Nanographitic coating enables hydrophobicity in lightweight and strong microarchitected carbon

2020 
Metamaterials that are lightweight, stiff, strong, scalable and hydrophobic have been achieved separately through different materials and approaches, but achieving them in one material is an outstanding challenge. Here, stereolithography and pyrolysis are employed to create carbon microlattices with cubic topology and a strut width of 60–70 µm, with specific strength and stiffness of up to 468.62 MPa cm3 g−1 and 14.39 GPa cm3 g−1 at a density of 0.55 g cm−3, higher than existing microarchitected materials and approaching those of the strongest truss nanolattices. Subsequent fast Joule-heating then introduces a hierarchical nanographitic skin that enables hydrophobicity, with a water contact angle of 135 ± 2°, improving the hydrophilic response of pyrolytic carbon.
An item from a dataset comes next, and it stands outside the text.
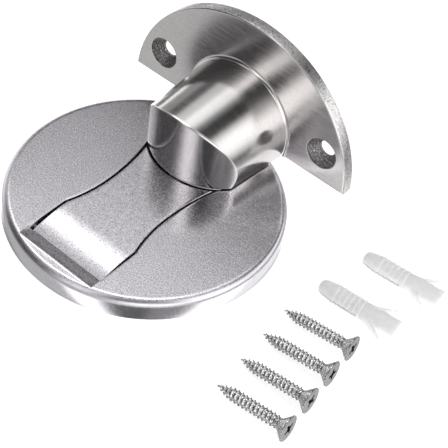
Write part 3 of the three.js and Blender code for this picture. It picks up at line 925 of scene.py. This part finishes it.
def satin_metal(
    name, tint, grain, roughness=0.2, bump=0.05, speckle=0.0, anisotropy=0.0, axis=None, top_only=False
):
    """Brushed metal, with grain as brush marks per metre along each axis.

    Speckle and bump stay on the top where top_only is set, and anisotropy runs round axis.
    """
    material = bpy.data.materials.new(name)
    material.use_nodes = True
    nodes = Nodes(material.node_tree)
    marks = noise(nodes, stretched(nodes, grain), 1.0, 4.0, 0.65)
    clouds = noise(nodes, stretched(nodes, EVEN), CLOUDS_PER_METRE, 3.0, 0.55)
    grit = noise(nodes, stretched(nodes, EVEN), GRIT_PER_METRE, 0.0, 0.5)
    if top_only:
        facing = nodes.add("ShaderNodeTexCoord").outputs["Normal"]
        upward = nodes.add("ShaderNodeSeparateXYZ", {0: facing}).outputs[2]
        speckle = nodes.remap(upward, *TOP_FROM_TO, 0.0, speckle)
        bump = nodes.remap(upward, *TOP_FROM_TO, 0.0, bump)
    deepest = nodes.math("MAXIMUM", nodes.math("SUBTRACT", 1.0, speckle), 0.1)
    pits = nodes.remap(grit, 0.24, 0.37, deepest, 1.0)
    sparks = nodes.remap(grit, 0.65, 0.75, 1.0, nodes.math("ADD", 1.0, speckle))
    shade_by = nodes.product(nodes.product(pits, sparks), nodes.remap(marks, 0.3, 0.7, 0.95, 1.04))
    shade_by = nodes.product(shade_by, nodes.remap(clouds, 0.3, 0.7, 0.96, 1.03))
    colour = nodes.add("ShaderNodeVectorMath", {0: tint, 3: shade_by}, operation="SCALE").outputs[0]
    rough = nodes.remap(marks, 0.25, 0.75, roughness * 0.8, roughness * 1.25)
    if top_only:
        below_top = nodes.remap(upward, 0.9, 0.995, 1.0, 0.0)
        soft_edge = nodes.product(nodes.remap(upward, 0.1, 0.35), below_top)
        rough = nodes.product(rough, nodes.remap(soft_edge, 0.0, 1.0, 1.0, 1.6))
    height = nodes.math("ADD", nodes.product(marks, 0.6), nodes.product(grit, 0.4))
    bumped = nodes.add("ShaderNodeBump", {"Height": height, "Strength": bump, "Distance": 0.0001})
    inputs = {
        "Base Color": colour, "Metallic": 1.0, "Roughness": rough, "Normal": bumped.outputs[0],
        "Anisotropic": anisotropy,
    }
    if axis:
        tangent = nodes.add("ShaderNodeTangent", direction_type="RADIAL", axis=axis)
        inputs["Tangent"] = tangent.outputs[0]
    surface = nodes.add("ShaderNodeBsdfPrincipled", inputs)
    nodes.add("ShaderNodeOutputMaterial", {"Surface": surface.outputs[0]})
    return material


def soft_solid(name, tint, roughness, grain, bump, subsurface=0.0, depth=0.001):
    """Plastic, nylon or foam, with a fine uneven surface."""
    material = bpy.data.materials.new(name)
    material.use_nodes = True
    nodes = Nodes(material.node_tree)
    pores = noise(nodes, stretched(nodes, EVEN), grain, 3.0, 0.6)
    shade_by = nodes.remap(pores, 0.3, 0.7, 0.93, 1.04)
    colour = nodes.add("ShaderNodeVectorMath", {0: tint, 3: shade_by}, operation="SCALE").outputs[0]
    bumped = nodes.add("ShaderNodeBump", {"Height": pores, "Strength": bump, "Distance": 0.0002})
    surface = nodes.add(
        "ShaderNodeBsdfPrincipled",
        {
            "Base Color": colour,
            "Roughness": nodes.remap(pores, 0.3, 0.7, roughness * 0.85, roughness * 1.15),
            "Normal": bumped.outputs[0],
            "Subsurface Weight": subsurface,
            "Subsurface Radius": (1.0, 0.95, 1.0),
            "Subsurface Scale": depth,
        },
    )
    nodes.add("ShaderNodeOutputMaterial", {"Surface": surface.outputs[0]})
    return material


def paint(piece, *materials):
    """Gives a piece its materials. Clearing resets which one each face takes, so only old ones go."""
    if piece.data.materials:
        piece.data.materials.clear()
    for material in materials:
        piece.data.materials.append(material)


COOL_NICKEL = (0.70, 0.68, 0.72)
WARM_NICKEL = (0.70, 0.68, 0.675)
# Each metal: name, tint, grain, roughness, bump, speckle, anisotropy and its axis.
disc_metal = satin_metal("satin_nickel_disc", COOL_NICKEL, (900, 2400, 900), 0.2, 0.07, 0.7, top_only=True)
flap_metal = satin_metal("satin_nickel_flap", COOL_NICKEL, (2600, 1300, 900), 0.25, 0.04, 0.5)
plate_metal = satin_metal("satin_nickel_plate", WARM_NICKEL, (160, 900, 3200), 0.22, 0.05, 0.08)
# The door holes' countersinks and bores get a dark grey tint: painted shade in the recess, not a finish of
# their own.
hole_painted_shade_metal = satin_metal("countersunk_hole_painted_shade", (0.28, 0.27, 0.27), (900, 900, 900), 0.6, 0.6, 3.0)
rim_metal = satin_metal("plate_rim", (0.66, 0.64, 0.64), (1100, 1100, 1100), 0.3, 0.3, 1.2)
boss_metal = satin_metal("satin_nickel_boss", WARM_NICKEL, (200, 3400, 200), 0.16, 0.05, 0.04, 0.35, "Y")
zinc = satin_metal("zinc_plated_steel", (0.62, 0.62, 0.63), (1400, 1400, 1400), 0.24, 0.1, 0.1)
thread_zinc = satin_metal("zinc_thread", (0.54, 0.54, 0.54), (1400, 1400, 1400), 0.2, 0.4, 0.9)
head_zinc = satin_metal("zinc_head", (0.27, 0.27, 0.27), (1400, 1400, 1400), 0.36, 0.3, 0.7)
# The cross recess is tinted near-black: painted shade in the recess, not a finish of its own.
cross_painted_shade_zinc = satin_metal("zinc_cross_painted_shade", (0.05, 0.05, 0.05), (1400, 1400, 1400), 0.5, 0.3, 0.6)
steel = satin_metal("bare_steel", (0.50, 0.50, 0.51), (400, 2200, 900), 0.34, 0.1, 0.1)
magnet_skin = satin_metal("magnet_nickel", (0.74, 0.73, 0.70), (900, 900, 900), 0.12, 0.03)
nylon = soft_solid("milky_nylon", (0.98, 0.97, 0.985), 0.42, 900, 0.12, 0.6, 0.0015)
foam = soft_solid("pad_foam", (0.022, 0.022, 0.023), 0.9, 2400, 0.5)
spacer_plastic = soft_solid("spacer_plastic", (0.045, 0.045, 0.05), 0.5, 1500, 0.1)

disc = make_disc()
flap = make_flap()
plate = make_plate()
boss = make_boss()
for piece, node, body, *materials in (
    (disc, "floor_disc", "floor_base", disc_metal),
    (flap, "flap", "flap", flap_metal),
    (plate, "door_plate", "door_bracket", plate_metal, hole_painted_shade_metal, rim_metal),
    (boss, "magnet_boss", "door_bracket", boss_metal),
):
    paint(piece, *materials)
    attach(piece, body)
    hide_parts(node)

screws = place_screws()
for screw in screws:
    paint(screw, thread_zinc, head_zinc, cross_painted_shade_zinc)
anchors = place_anchors()
for anchor in anchors:
    paint(anchor, nylon)

HIDDEN_FINISH = {
    "floor_pad": foam,
    "hinge_pin": steel,
    "flap_armature": steel,
    "armature_rivet_1": steel,
    "armature_rivet_2": steel,
    "magnet": magnet_skin,
    "magnet_yoke": steel,
    "magnet_spacer": spacer_plastic,
    "boss_screw_1": zinc,
    "boss_screw_2": zinc,
}
for name, material in HIDDEN_FINISH.items():
    paint(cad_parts[name], material)

# ---------------------------------------------------------------- studio


FLOOR_HALF = 3000 * MM
FLOOR_GLOW = 0.62


def make_floor():
    half = FLOOR_HALF
    mesh = bpy.data.meshes.new("studio_floor")
    corners = [(-half, -half, 0), (half, -half, 0), (half, half, 0), (-half, half, 0)]
    mesh.from_pydata(corners, [], [(0, 1, 2, 3)])
    floor = bpy.data.objects.new("studio_floor", mesh)
    bpy.context.scene.collection.objects.link(floor)
    material = bpy.data.materials.new("pale_floor")
    material.use_nodes = True
    nodes = Nodes(material.node_tree)
    surface = nodes.add(
        "ShaderNodeBsdfPrincipled",
        {
            "Base Color": (0.9, 0.9, 0.9, 1),
            "Roughness": 0.9,
            "Emission Color": (1, 1, 1, 1),
            "Emission Strength": FLOOR_GLOW,
        },
    )
    nodes.add("ShaderNodeOutputMaterial", {"Surface": surface.outputs[0]})
    mesh.materials.append(material)
    floor.visible_glossy = False
    floor.visible_shadow = False


# Soft cards round the set: (azimuth from, to, elevation from, to, softness, brightness), in degrees.
# Azimuth 0 is towards +X and 90 towards +Y.
SIDE_CARDS = [
    (-15, 22, -1, 60, 7, 2.0),
    (-178, -112, -8, 52, 8, 0.05),
    (-178, -112, -90, -20, 9, 0.58),
    (-108, -87, 22, 75, 5, 1.7),
    (-108, -79, -90, -30, 5, 1.8),
    (-80, -10, -34, -8, 7, 0.8),
    (-62, -20, -4, 30, 6, 2.0),
    (-82, -52, 26, 82, 5, 0.01),
    (-52, -36, 42, 82, 5, 0.02),
    (-36, -18, 24, 75, 7, 0.2),
    (-71, -38, -90, -34, 5, 0.12),
    (-40, -14, -90, -34, 5, 0.3),
    (-4, 42, -90, -30, 6, 1.8),
    (42, 100, -90, -33, 8, 1.15),
    (100, 155, -90, -20, 8, 2.2),
    (158, 181, -25, 12, 6, 1.3),
    (-181, -170, -25, 12, 6, 1.3),
]
# An arch of light behind the set, over the door plate: turn about Y, from +X up over the top, and brightness.
ARCH = [
    (-180, 0.15), (-170, 0.2), (-160, 0.5), (-133, 0.6), (-115, 0.8), (-97, 0.5), (-73, 0.55),
    (-49, 0.62), (-25, 0.36), (-13, 0.12), (-4, 0.7), (7, 1.3), (23, 1.6), (36, 1.35), (45, 0.7),
    (53, 0.04), (70, 0.01), (80, 0.25), (90, 1.2), (104, 1.5), (112, 0.85), (120, 0.78), (126, 0.7),
    (132, 0.14), (143, 0.1), (152, 0.34), (168, 0.34),
]
# The arch's brightness where its colour ramp is white, and where it fades in as y of the direction grows.
ARCH_FULL = 2.0
ARCH_FADE = (0.36, 0.46)
# Brightness of the room, from low down to overhead.
ROOM_LIGHT = (0.5, 0.62)
# Overhead cards: x from, to, y from, to of the direction towards them, and brightness.
TOP_CARDS = [
    (-0.6, 0.0, 0.66, 0.95, 0.32),
    (-0.6, 0.0, 0.568, 0.66, 0.05),
    (-0.62, 0.0, 0.13, 0.38, 2.6),
]
TOP_SOFT_X = 0.06
TOP_SOFT_Y = 0.03
TOP_FADE = (0.3, 0.5)


def make_world():
    world = bpy.data.worlds.new("studio")
    bpy.context.scene.world = world
    world.use_nodes = True
    nodes = Nodes(world.node_tree)
    direction = nodes.add("ShaderNodeTexCoord").outputs["Generated"]
    x, y, z = nodes.add("ShaderNodeSeparateXYZ", {0: direction}).outputs
    azimuth = nodes.product(nodes.math("ARCTAN2", y, x), 1 / DEG)
    elevation = nodes.product(nodes.math("ARCSINE", z), 1 / DEG)

    def inside(value, low, high, soft):
        rise = nodes.remap(value, low - soft, low + soft, smooth=True)
        fall = nodes.remap(value, high - soft, high + soft, 1.0, 0.0, smooth=True)
        return nodes.product(rise, fall)

    light = nodes.remap(z, -0.6, 0.9, *ROOM_LIGHT)
    turn = nodes.remap(nodes.product(nodes.math("ARCTAN2", z, x), 1 / DEG), -180, 180)
    ramp = nodes.add("ShaderNodeValToRGB", {0: turn})
    for i, (angle, brightness) in enumerate(ARCH):
        at = (angle + 180) / 360
        stop = ramp.color_ramp.elements[0] if i == 0 else ramp.color_ramp.elements.new(at)
        stop.position = at
        stop.color = (brightness / ARCH_FULL,) * 3 + (1,)
    arch = nodes.product(ramp.outputs[0], ARCH_FULL)
    mask = nodes.remap(y, *ARCH_FADE, smooth=True)
    light = nodes.add("ShaderNodeMix", {0: mask, 2: light, 3: arch}).outputs[0]
    for a0, a1, e0, e1, soft, brightness in SIDE_CARDS:
        mask = nodes.product(inside(azimuth, a0, a1, soft), inside(elevation, e0, e1, soft))
        light = nodes.add("ShaderNodeMix", {0: mask, 2: light, 3: brightness}).outputs[0]
    for x0, x1, y0, y1, brightness in TOP_CARDS:
        mask = nodes.product(inside(x, x0, x1, TOP_SOFT_X), inside(y, y0, y1, TOP_SOFT_Y))
        mask = nodes.product(mask, nodes.remap(z, *TOP_FADE))
        light = nodes.add("ShaderNodeMix", {0: mask, 2: light, 3: brightness}).outputs[0]
    background = nodes.add("ShaderNodeBackground", {"Color": (1, 1, 1, 1), "Strength": light})
    nodes.add("ShaderNodeOutputWorld", {"Surface": background.outputs[0]})


# Camera, as turned round the object: degrees, millimetres, and the focal length in widths of the sensor.
CAMERA = {
    "azimuth": 31.6, "elevation": 46.92, "roll": 10.76, "distance": 223.51,
    "across": 16.91, "up": -0.4, "focal": 2.36212,
}
CAMERA_NEAR = 10
SENSOR = 36.0


def make_camera():
    a, e, r = (CAMERA[k] * DEG for k in ("azimuth", "elevation", "roll"))
    back = Vector((math.sin(a) * math.cos(e), -math.cos(a) * math.cos(e), math.sin(e)))
    right = Vector((math.cos(a), math.sin(a), 0))
    up = back.cross(right)
    x_axis = right * math.cos(r) + up * math.sin(r)
    y_axis = up * math.cos(r) - right * math.sin(r)
    place = right * CAMERA["across"] + up * CAMERA["up"] + back * CAMERA["distance"]
    data = bpy.data.cameras.new("camera")
    data.sensor_width = SENSOR
    data.lens = CAMERA["focal"] * SENSOR
    data.clip_start = CAMERA_NEAR * MM
    camera = bpy.data.objects.new("camera", data)
    bpy.context.scene.collection.objects.link(camera)
    turn = Matrix((x_axis, y_axis, back)).transposed().to_4x4()
    camera.matrix_world = Matrix.Translation(place * MM) @ turn
    bpy.context.scene.camera = camera


make_floor()
make_world()
make_camera()
bpy.context.scene.view_settings.view_transform = "Standard"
As the Joule heating induced sp2-hybridization and nano-texturing predominantly affect the strut sheath, the effect on mechanical response is limited to a reduction in the distribution of compressive strength of as-pyrolyzed architectures by ~80% and the increase of the mean effective stiffness by ~15%. These findings demonstrate a technique to fabricate high strength, low density, and hydrophobic nanographite-coated carbon microlattices. Architectured materials are known for their mechanical properties, yet the addition of other functional properties would widen their applications range. Here, hydrophobicity is imparted to a high-strength carbon microlattice via a hierarchical nanographitic skin by rapid joule heating.